> Task statement: Pull out of the data below the stretch of lines bounded by the one containing "make_clamp_ring()" and the one containing "before = set(bpy.data.objects)", both bounds included, unchanged.

> Source data:
····················

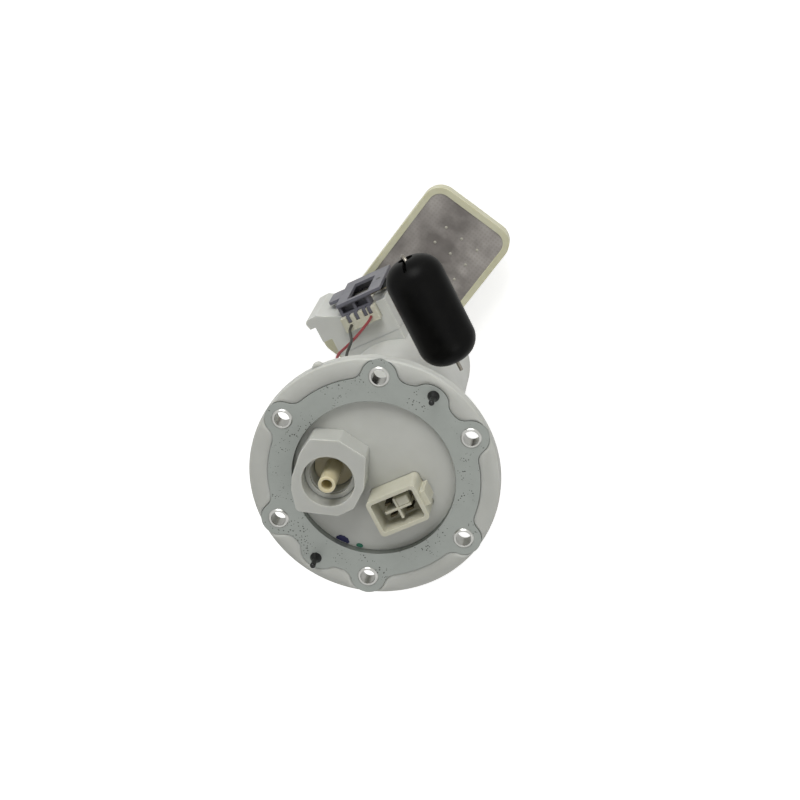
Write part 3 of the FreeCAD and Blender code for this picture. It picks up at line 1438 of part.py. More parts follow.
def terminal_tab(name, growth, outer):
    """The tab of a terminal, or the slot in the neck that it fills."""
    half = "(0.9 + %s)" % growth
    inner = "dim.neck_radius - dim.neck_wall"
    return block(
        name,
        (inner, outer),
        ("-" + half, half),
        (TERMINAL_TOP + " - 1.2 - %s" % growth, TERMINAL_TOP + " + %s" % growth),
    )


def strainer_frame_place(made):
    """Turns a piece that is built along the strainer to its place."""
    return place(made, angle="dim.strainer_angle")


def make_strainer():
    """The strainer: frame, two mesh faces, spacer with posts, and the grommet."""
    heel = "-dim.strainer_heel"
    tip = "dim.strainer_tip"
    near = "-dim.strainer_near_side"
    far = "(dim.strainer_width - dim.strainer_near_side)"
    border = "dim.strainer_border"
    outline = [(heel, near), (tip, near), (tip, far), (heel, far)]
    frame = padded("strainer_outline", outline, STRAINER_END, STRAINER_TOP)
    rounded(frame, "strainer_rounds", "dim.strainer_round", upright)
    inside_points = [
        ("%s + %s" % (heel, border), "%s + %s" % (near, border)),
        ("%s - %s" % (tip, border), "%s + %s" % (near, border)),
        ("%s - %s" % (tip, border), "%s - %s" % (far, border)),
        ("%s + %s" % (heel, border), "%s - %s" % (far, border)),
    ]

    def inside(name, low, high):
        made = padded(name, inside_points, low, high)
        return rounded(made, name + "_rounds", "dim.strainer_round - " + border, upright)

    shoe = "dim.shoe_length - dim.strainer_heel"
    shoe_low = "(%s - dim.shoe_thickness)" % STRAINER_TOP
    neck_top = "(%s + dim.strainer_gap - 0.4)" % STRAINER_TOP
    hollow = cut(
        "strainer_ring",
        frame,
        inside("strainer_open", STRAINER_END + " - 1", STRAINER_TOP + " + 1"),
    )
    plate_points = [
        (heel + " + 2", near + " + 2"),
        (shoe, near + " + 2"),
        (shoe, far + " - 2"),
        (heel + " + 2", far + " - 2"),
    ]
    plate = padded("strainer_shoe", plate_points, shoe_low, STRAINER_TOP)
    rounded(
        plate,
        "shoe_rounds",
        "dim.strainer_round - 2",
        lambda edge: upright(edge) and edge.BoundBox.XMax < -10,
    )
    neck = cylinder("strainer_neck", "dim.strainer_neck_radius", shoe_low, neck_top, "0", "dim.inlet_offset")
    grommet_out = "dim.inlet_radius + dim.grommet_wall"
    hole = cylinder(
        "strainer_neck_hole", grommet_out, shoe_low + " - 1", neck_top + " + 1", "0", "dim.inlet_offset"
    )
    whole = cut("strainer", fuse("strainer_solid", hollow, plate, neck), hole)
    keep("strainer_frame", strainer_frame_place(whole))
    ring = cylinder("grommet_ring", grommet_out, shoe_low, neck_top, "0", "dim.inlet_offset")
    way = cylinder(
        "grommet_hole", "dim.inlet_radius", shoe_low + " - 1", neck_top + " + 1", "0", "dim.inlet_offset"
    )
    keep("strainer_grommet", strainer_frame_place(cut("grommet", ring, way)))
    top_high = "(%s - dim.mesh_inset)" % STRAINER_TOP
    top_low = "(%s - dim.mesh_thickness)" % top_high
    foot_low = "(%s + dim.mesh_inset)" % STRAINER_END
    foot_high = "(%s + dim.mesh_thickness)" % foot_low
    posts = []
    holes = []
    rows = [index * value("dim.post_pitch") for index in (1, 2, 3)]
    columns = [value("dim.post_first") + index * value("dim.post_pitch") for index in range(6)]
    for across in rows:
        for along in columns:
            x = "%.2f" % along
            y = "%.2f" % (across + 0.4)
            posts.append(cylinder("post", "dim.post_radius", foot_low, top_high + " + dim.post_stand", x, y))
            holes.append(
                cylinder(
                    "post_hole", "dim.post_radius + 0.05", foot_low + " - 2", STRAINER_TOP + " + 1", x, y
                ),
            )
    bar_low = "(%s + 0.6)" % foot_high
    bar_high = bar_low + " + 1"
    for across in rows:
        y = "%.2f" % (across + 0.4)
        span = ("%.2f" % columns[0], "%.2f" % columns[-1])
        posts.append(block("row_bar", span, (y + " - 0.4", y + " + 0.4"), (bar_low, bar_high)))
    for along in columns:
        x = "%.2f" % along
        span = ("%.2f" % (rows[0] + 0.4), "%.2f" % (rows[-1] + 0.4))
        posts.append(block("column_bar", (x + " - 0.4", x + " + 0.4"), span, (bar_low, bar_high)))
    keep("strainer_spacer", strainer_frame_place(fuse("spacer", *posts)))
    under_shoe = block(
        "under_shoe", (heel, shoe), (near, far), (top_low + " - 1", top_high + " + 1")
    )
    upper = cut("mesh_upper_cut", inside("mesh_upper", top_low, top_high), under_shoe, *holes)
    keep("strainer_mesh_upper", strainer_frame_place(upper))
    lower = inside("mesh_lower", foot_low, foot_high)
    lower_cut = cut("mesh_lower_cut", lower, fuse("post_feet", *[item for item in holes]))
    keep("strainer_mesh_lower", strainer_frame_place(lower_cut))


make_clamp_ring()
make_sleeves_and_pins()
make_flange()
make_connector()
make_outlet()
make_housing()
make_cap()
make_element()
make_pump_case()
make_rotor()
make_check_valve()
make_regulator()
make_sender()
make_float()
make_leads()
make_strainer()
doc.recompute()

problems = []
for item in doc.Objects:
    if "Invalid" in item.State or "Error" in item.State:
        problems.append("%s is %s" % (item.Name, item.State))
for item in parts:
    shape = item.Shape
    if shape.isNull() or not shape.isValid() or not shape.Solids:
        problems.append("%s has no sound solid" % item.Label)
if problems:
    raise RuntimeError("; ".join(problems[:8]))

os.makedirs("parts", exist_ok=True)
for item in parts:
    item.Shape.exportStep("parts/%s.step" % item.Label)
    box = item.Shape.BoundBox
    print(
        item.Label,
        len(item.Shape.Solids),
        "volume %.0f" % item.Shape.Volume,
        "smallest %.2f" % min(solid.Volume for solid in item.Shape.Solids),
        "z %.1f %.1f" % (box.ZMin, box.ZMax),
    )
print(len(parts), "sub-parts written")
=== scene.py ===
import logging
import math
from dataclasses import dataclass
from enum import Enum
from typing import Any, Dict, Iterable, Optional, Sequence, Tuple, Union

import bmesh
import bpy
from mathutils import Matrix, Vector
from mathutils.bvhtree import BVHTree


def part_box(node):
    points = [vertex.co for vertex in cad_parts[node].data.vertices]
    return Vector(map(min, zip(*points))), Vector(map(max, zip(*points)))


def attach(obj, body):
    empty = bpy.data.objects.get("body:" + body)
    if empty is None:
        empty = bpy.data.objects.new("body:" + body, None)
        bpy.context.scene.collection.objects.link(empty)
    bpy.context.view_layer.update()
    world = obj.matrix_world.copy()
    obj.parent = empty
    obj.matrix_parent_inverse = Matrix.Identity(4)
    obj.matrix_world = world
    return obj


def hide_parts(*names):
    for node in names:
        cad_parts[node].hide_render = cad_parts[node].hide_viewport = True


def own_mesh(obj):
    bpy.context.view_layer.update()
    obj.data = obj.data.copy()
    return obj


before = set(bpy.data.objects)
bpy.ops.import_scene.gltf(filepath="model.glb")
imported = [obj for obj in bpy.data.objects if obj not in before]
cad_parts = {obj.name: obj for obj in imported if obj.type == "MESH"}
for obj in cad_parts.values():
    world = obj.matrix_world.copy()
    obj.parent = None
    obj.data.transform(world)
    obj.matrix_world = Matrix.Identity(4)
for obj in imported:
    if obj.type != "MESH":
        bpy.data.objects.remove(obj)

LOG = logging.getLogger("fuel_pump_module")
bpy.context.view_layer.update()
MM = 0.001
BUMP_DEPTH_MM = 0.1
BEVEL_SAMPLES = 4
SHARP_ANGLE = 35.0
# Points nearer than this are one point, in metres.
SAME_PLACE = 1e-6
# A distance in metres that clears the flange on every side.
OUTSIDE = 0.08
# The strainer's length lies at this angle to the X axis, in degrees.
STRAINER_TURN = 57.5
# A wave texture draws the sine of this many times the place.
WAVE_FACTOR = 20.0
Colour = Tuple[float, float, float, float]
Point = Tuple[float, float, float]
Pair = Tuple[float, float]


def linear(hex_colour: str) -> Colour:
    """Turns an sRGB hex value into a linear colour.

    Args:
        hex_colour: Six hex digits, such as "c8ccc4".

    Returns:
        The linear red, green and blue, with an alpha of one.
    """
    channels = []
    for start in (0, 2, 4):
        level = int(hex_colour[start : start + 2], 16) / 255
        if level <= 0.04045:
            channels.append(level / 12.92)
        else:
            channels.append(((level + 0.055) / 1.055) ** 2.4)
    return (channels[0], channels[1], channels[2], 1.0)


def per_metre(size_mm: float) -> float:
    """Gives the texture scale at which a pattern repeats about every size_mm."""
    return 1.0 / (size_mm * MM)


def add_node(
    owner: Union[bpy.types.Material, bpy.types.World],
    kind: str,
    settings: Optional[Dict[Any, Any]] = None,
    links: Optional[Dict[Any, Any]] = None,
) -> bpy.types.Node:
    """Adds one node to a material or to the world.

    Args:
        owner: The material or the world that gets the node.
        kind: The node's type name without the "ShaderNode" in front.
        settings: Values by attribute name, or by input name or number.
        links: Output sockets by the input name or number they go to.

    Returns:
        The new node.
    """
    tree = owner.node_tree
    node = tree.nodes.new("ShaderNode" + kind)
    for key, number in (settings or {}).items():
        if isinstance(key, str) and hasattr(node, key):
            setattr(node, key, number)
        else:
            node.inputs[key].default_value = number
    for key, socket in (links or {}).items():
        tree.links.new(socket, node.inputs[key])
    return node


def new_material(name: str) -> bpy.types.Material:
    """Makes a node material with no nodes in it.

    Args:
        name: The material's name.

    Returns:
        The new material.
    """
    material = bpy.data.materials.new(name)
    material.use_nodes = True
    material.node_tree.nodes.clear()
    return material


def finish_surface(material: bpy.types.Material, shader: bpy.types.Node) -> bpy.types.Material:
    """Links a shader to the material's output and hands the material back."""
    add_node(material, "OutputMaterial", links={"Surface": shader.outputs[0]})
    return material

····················

> Full answer:
make_clamp_ring()
make_sleeves_and_pins()
make_flange()
make_connector()
make_outlet()
make_housing()
make_cap()
make_element()
make_pump_case()
make_rotor()
make_check_valve()
make_regulator()
make_sender()
make_float()
make_leads()
make_strainer()
doc.recompute()

problems = []
for item in doc.Objects:
    if "Invalid" in item.State or "Error" in item.State:
        problems.append("%s is %s" % (item.Name, item.State))
for item in parts:
    shape = item.Shape
    if shape.isNull() or not shape.isValid() or not shape.Solids:
        problems.append("%s has no sound solid" % item.Label)
if problems:
    raise RuntimeError("; ".join(problems[:8]))

os.makedirs("parts", exist_ok=True)
for item in parts:
    item.Shape.exportStep("parts/%s.step" % item.Label)
    box = item.Shape.BoundBox
    print(
        item.Label,
        len(item.Shape.Solids),
        "volume %.0f" % item.Shape.Volume,
        "smallest %.2f" % min(solid.Volume for solid in item.Shape.Solids),
        "z %.1f %.1f" % (box.ZMin, box.ZMax),
    )
print(len(parts), "sub-parts written")
=== scene.py ===
import logging
import math
from dataclasses import dataclass
from enum import Enum
from typing import Any, Dict, Iterable, Optional, Sequence, Tuple, Union

import bmesh
import bpy
from mathutils import Matrix, Vector
from mathutils.bvhtree import BVHTree


def part_box(node):
    points = [vertex.co for vertex in cad_parts[node].data.vertices]
    return Vector(map(min, zip(*points))), Vector(map(max, zip(*points)))


def attach(obj, body):
    empty = bpy.data.objects.get("body:" + body)
    if empty is None:
        empty = bpy.data.objects.new("body:" + body, None)
        bpy.context.scene.collection.objects.link(empty)
    bpy.context.view_layer.update()
    world = obj.matrix_world.copy()
    obj.parent = empty
    obj.matrix_parent_inverse = Matrix.Identity(4)
    obj.matrix_world = world
    return obj


def hide_parts(*names):
    for node in names:
        cad_parts[node].hide_render = cad_parts[node].hide_viewport = True


def own_mesh(obj):
    bpy.context.view_layer.update()
    obj.data = obj.data.copy()
    return obj


before = set(bpy.data.objects)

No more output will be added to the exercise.